start RAW DATA
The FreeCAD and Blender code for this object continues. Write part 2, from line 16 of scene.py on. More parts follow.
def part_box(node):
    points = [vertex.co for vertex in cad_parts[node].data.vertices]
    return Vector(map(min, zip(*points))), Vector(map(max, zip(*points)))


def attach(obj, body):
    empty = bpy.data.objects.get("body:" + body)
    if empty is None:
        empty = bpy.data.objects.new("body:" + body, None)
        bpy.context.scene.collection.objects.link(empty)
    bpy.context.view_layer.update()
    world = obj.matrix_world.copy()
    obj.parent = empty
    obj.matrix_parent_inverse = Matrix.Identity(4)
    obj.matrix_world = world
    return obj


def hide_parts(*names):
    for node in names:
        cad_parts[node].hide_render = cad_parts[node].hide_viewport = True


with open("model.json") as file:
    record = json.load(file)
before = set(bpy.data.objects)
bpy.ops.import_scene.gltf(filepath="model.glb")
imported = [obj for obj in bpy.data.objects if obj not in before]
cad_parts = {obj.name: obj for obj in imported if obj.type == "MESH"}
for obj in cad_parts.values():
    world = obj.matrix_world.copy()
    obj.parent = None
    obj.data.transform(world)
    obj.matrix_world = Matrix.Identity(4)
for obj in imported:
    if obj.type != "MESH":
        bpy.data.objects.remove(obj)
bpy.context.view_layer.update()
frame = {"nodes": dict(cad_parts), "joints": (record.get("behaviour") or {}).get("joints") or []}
end RAW DATA
_TASK BRIEF_
All of the lines above need to be given again exactly.

_SOLUTION_
The FreeCAD and Blender code for this object continues. Write part 2, from line 16 of scene.py on. More parts follow.
def part_box(node):
    points = [vertex.co for vertex in cad_parts[node].data.vertices]
    return Vector(map(min, zip(*points))), Vector(map(max, zip(*points)))


def attach(obj, body):
    empty = bpy.data.objects.get("body:" + body)
    if empty is None:
        empty = bpy.data.objects.new("body:" + body, None)
        bpy.context.scene.collection.objects.link(empty)
    bpy.context.view_layer.update()
    world = obj.matrix_world.copy()
    obj.parent = empty
    obj.matrix_parent_inverse = Matrix.Identity(4)
    obj.matrix_world = world
    return obj


def hide_parts(*names):
    for node in names:
        cad_parts[node].hide_render = cad_parts[node].hide_viewport = True


with open("model.json") as file:
    record = json.load(file)
before = set(bpy.data.objects)
bpy.ops.import_scene.gltf(filepath="model.glb")
imported = [obj for obj in bpy.data.objects if obj not in before]
cad_parts = {obj.name: obj for obj in imported if obj.type == "MESH"}
for obj in cad_parts.values():
    world = obj.matrix_world.copy()
    obj.parent = None
    obj.data.transform(world)
    obj.matrix_world = Matrix.Identity(4)
for obj in imported:
    if obj.type != "MESH":
        bpy.data.objects.remove(obj)
bpy.context.view_layer.update()
frame = {"nodes": dict(cad_parts), "joints": (record.get("behaviour") or {}).get("joints") or []}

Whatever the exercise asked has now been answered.